However, after a six-hour meeting in Cairo, Arab foreign ministers also expressed support for the Palestinian parliament which is dominated by Hamas.
''We are supporting President Abbas and we are supporting the elected Legislative Assembly (parliament),'' Arab League Secretary-General Amr Moussa told a news conference.
A joint statement from the 22 Arab League members condemned what it called ''the criminal acts recently committed in Gaza''.
Hamas imposed itself in Gaza yesterday after six days of battles against Fatah forces. Despite his mandate effectively being reduced to the West Bank, Abbas named a new prime minister after firing the Hamas-led government and declaring a state of emergency.
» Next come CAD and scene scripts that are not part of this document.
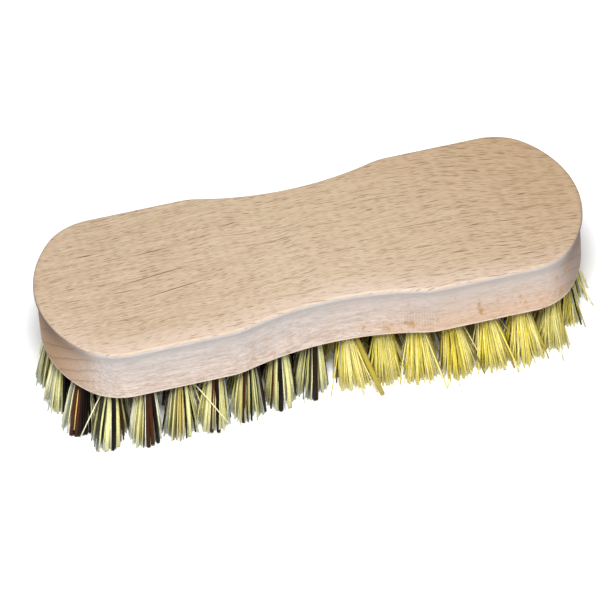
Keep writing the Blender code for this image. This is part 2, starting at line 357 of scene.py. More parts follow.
        return self.done(
            {
                "Base Color": self.add("Mix", {0: on_face, 6: side, 7: face}, 2, data_type="RGBA"),
                "Roughness": self.add("MapRange", (fibre, 0.0, 1.0, least, most)),
                "Normal": self.add("Bump", bump),
            }
        )

    def place(self, axis: Axis) -> Socket:
        """A place's distance along one of the brush's axes."""
        return self.add("SeparateXYZ", (self.add("TexCoord", out="Object"),), axis.value)

    def past(self, axis: Axis, over_mm: Pair) -> Socket:
        """How far a place is past the first of two places on an axis, on the way to the second."""
        return self.add("MapRange", (self.place(axis), over_mm[0] * MM, over_mm[1] * MM))

    def near(self, axis: Axis, line_mm: Triple) -> Socket:
        """How near a place is to a line.

        Args:
            axis: the axis that the line lies across.
            line_mm: where it is, and the distances from it where the share is zero and full.

        Returns:
            The socket of the share.
        """
        away = self.add("Math", (self.place(axis), line_mm[0] * MM), operation="SUBTRACT")
        away = self.add("Math", (away,), operation="ABSOLUTE")
        return self.add("MapRange", (away, line_mm[1] * MM, line_mm[2] * MM))

    def grain_space(self) -> Socket:
        """Gives a place in the wood in millimetres along, across and up the grain.

        The grain runs along the brush on the -X half and swings away to the back as it nears the other
        end, most of all on the far side.

        Returns:
            The socket of the place.
        """
        place = self.add("TexCoord", out="Object")
        place = self.add("VectorMath", {0: place, "Scale": MM_PER_M}, operation="SCALE")
        along, across, up = self.add("SeparateXYZ", (place,)).node.outputs
        beyond = self.add("Math", (along, self.swing_start_mm), operation="SUBTRACT")
        beyond = self.add("Math", (beyond, 0.0), operation="MAXIMUM")
        swing = self.add("Math", (beyond, beyond), operation="MULTIPLY")
        behind = self.add("Math", (across, *self.swing_behind), operation="MULTIPLY_ADD")
        swing = self.add("Math", (swing, behind), operation="MULTIPLY")
        swung = self.add("Math", (swing, self.swing_per_mm, across), operation="MULTIPLY_ADD")
        waves = {"Vector": place, "Scale": self.grain_waves_per_mm, "Detail": 1.0}
        waves = self.add("TexNoise", waves)
        swung = self.add("Math", (waves, self.grain_wave_mm, swung), operation="MULTIPLY_ADD")
        return self.add("CombineXYZ", (along, swung, up))

    def ragged(self, grain: Socket) -> Socket:
        """Shifts grain space a little from place to place, so that what is drawn there has ragged edges.

        Args:
            grain: the place in the wood.

        Returns:
            The socket of the shifted place.
        """
        noise = {"Vector": grain, "Scale": self.ragged_per_mm, "Detail": 2.0}
        noise = self.add("TexNoise", noise, "Color")
        shift = self.add("VectorMath", {0: noise, "Scale": self.ragged_mm}, operation="SCALE")
        return self.add("VectorMath", (grain, shift), operation="ADD")

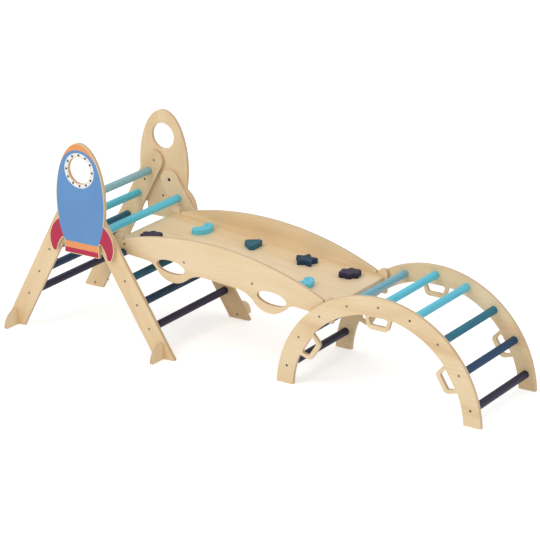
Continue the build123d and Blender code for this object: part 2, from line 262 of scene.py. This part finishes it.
innerFaces = {  # distance from the middle of the set to the inner face of each pair of boards
    "rearLeg": -boxOf("rear_leg_right")[1].y,
    "frontLeg": -boxOf("front_leg_right")[1].y,
    "panel": -boxOf("rocket_panel_right")[1].y,
    "arch": -boxOf("arch_side_right")[1].y,
    "rampSide": -boxOf("ramp_side_right")[1].y,
}
birchRearLeg = birchPlywood("birchRearLeg", rearDown, acrossSet, innerFaces["rearLeg"])
birchFrontLeg = birchPlywood("birchFrontLeg", frontDown, acrossSet, innerFaces["frontLeg"])
birchPanel = birchPlywood("birchPanel", upright, acrossSet, innerFaces["panel"])
birchArch = birchPlywood("birchArch", Vector((1, 0, 0)), acrossSet, innerFaces["arch"])
birchRampSide = birchPlywood("birchRampSide", rampAlong, acrossSet, innerFaces["rampSide"])
steel = turnedMetal("darkSteel", tone(62, 62, 72), 0.38)
brass = turnedMetal("brassInsert", tone(150, 120, 70), 0.3)
print("materials ready")


# Shapes: a copy of a solid is merged, its screw sockets are closed and its edges rounded
def finish(shape, name, materials, body, replaced, sharpAngle=radians(40)):
    bmesh.ops.recalc_face_normals(shape, faces=shape.faces)
    mesh = bpy.data.meshes.new(name)
    for face in shape.faces:
        face.smooth = True
    shape.to_mesh(mesh)
    shape.free()
    for material in materials:
        mesh.materials.append(material)
    mesh.set_sharp_from_angle(angle=sharpAngle)
    piece = bpy.data.objects.new(name, mesh)
    scene.collection.objects.link(piece)
    evenShade = piece.modifiers.new("evenShade", "WEIGHTED_NORMAL")  # flat faces stay flat beside round edges
    evenShade.keep_sharp = True
    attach(piece, body)
    if replaced:
        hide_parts(*replaced)
    return piece


def copyOfNode(node):
    shape = bmesh.new()
    shape.from_mesh(nodes[node].data)
    bmesh.ops.remove_doubles(shape, verts=shape.verts, dist=0.00002)
    bmesh.ops.dissolve_limit(shape, angle_limit=radians(0.4), verts=shape.verts, edges=shape.edges)
    return shape


def looseParts(shape):  # the vertices of each separate solid, in the order of the mesh
    left = set(shape.verts)
    parts = []
    for start in shape.verts:
        if start not in left:
            continue
        left.discard(start)
        part, waiting = [start], [start]
        while waiting:
            for link in waiting.pop().link_edges:
                for vert in link.verts:
                    if vert in left:
                        left.discard(vert)
                        part.append(vert)
                        waiting.append(vert)
        parts.append(part)
    return parts


def roundOver(shape, radius, segments, sharpest=radians(40)):
    rims = [edge for edge in shape.edges if edge.is_manifold and edge.calc_face_angle(0) > sharpest]
    bmesh.ops.bevel(shape, geom=rims, offset=radius, segments=segments, profile=0.5, affect="EDGES",
                    clamp_overlap=True, material=-1)


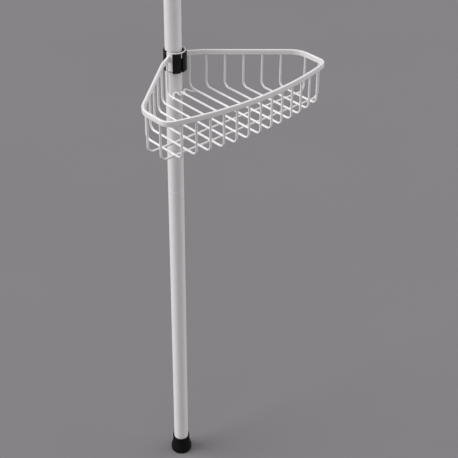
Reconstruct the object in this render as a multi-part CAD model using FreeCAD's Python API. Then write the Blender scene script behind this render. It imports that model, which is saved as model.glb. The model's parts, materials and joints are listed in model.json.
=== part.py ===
import FreeCAD, Part
import math
import os

# Tension pole shelf unit. A sprung steel pole stands between floor and ceiling and
# carries wire baskets, each on a plastic clip that slides and turns on the pole.
# Millimetres. +Z is up. The origin is the centre of the foot's underside, on the pole's
# axis. The baskets open towards -Y, and each is symmetric about the plane X = 0.

V = FreeCAD.Vector
UP = V(0, 0, 1)

# ---- Driving dimensions -------------------------------------------------------------

# fits
RUNNING_FIT = 0.05        # radial clearance of a part that slides or turns on another
SEAT_FIT = 0.1            # clearance of parts that are pushed together once
TRAVEL_GAP = 0.3          # gap to a stop

# pole
TUBE_OD = 25.0
TUBE_WALL = 1.0
SECTION_LENGTH = 557.0    # from one seam to the next
SECTIONS = 4
TUBE_END_CHAMFER = 0.4

# plugs that join the sections
PLUG_DEPTH = 60.0         # into each section
PLUG_WALL = 1.6
PLUG_LEAD_IN = 1.0
SEAM_RIB = 0.8            # thickness of the rib between two tube ends
SEAM_RIB_INSET = 0.15     # how far the rib lies under the tubes' surface

# foot
FOOT_HEIGHT = 32.2
FOOT_BASE = 5.0           # rubber under the tube
FOOT_COLLAR_WALL = 2.4
FOOT_FLARE = 3.4          # how far the base stands out past the collar
FOOT_SOLE_INSET = 2.0     # how far the flat sole's edge lies inside the base
FOOT_SOLE_EDGE = 1.4      # height at which the base reaches its full radius
FOOT_SHOULDER = 8.2       # height at which the base starts to narrow
FOOT_COLLAR_START = 21.4  # height at which the collar starts
FOOT_SHOULDER_R = 3.7     # of the soft bends above and below the taper
FOOT_SOFT_EDGE = 0.8

# shelves
SHELVES = 3
FIRST_RIM_TOP = 793.7
SHELF_PITCH = 450.0

# basket
BASKET_HALF_WIDTH = 146.2
SIDE_ANGLE = 40.3         # of each side rail to the X axis, in degrees
END_LENGTH = 52.3         # of the short end, between the corners
BOW_RADIUS = 483.0        # of the bowed front
REAR_CORNER_R = 32.0
FRONT_CORNER_R = 14.5
RAIL_BEND_X = 37.5        # where each rail turns towards the saddle
RAIL_BEND_OUT = 21.4
RAIL_END_ANGLE = 31.3     # of the rail's last stretch to the X axis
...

''(The Arab ministers) asked for a return of the situation in Gaza to what it was before the recent events, the prevention of any acts of violence in the West Bank and the preservation of the unity of Palestinian territory,'' it said.
Moussa backed the idea of a new government made up of people independent of the factions. ''That would give a chance for understanding in the context of national unity,'' he said.
Three months ago Hamas brought Fatah members into a ''unity'' government in an attempt to staunch violence in Gaza.
Arab governments will set up a fact-finding committee to look into the recent events in Gaza and report back to the Arab foreign ministers within a month.
Back To Mecca Agreement?
The resolution appeared tilted towards Abbas and Fatah, reflecting the dominance of Arab governments friendly towards the United States and hostile to Islamists.
But it was softer on Hamas than an earlier statement by the Egyptian government, which condemned Hamas for taking control of Gaza on Thursday and gave Abbas stronger endorsement.
An Egyptian government statement said Hamas had undermined what it called legitimate Palestinian institutions and all Palestinians should rally behind Abbas as leader.
Another conservative Arab government, Saudi Arabia, which brokered the unity government deal between Fatah and Hamas in February, reproached both sides for breaking their commitments and pressed them to return to the agreement.
In a speech, Saudi Foreign Minister Saud al-Faisal said the latest in-fighting had served the interests of Israel.
''Today the Palestinians have come close to putting by themselves the last nail in the coffin of the Palestinian cause,'' he said. ''The Palestinian leaderships must now issue an order, not just to stop the fighting immediately but also to outlaw fighting, and to return to dialogue.'' On Lebanon, the Arab foreign ministers said they would help the Lebanese government control its borders with Syria and would provide assistance to Lebanese armed forces.
They condemned the assassination of anti-Syrian member of parliament Walid Eido, who was killed in Beirut on Wednesday.
They also promised to help Lebanon tackle the problems arising from the presence of armed Palestinians in Lebanon outside the Palestinian refugee camps, it said.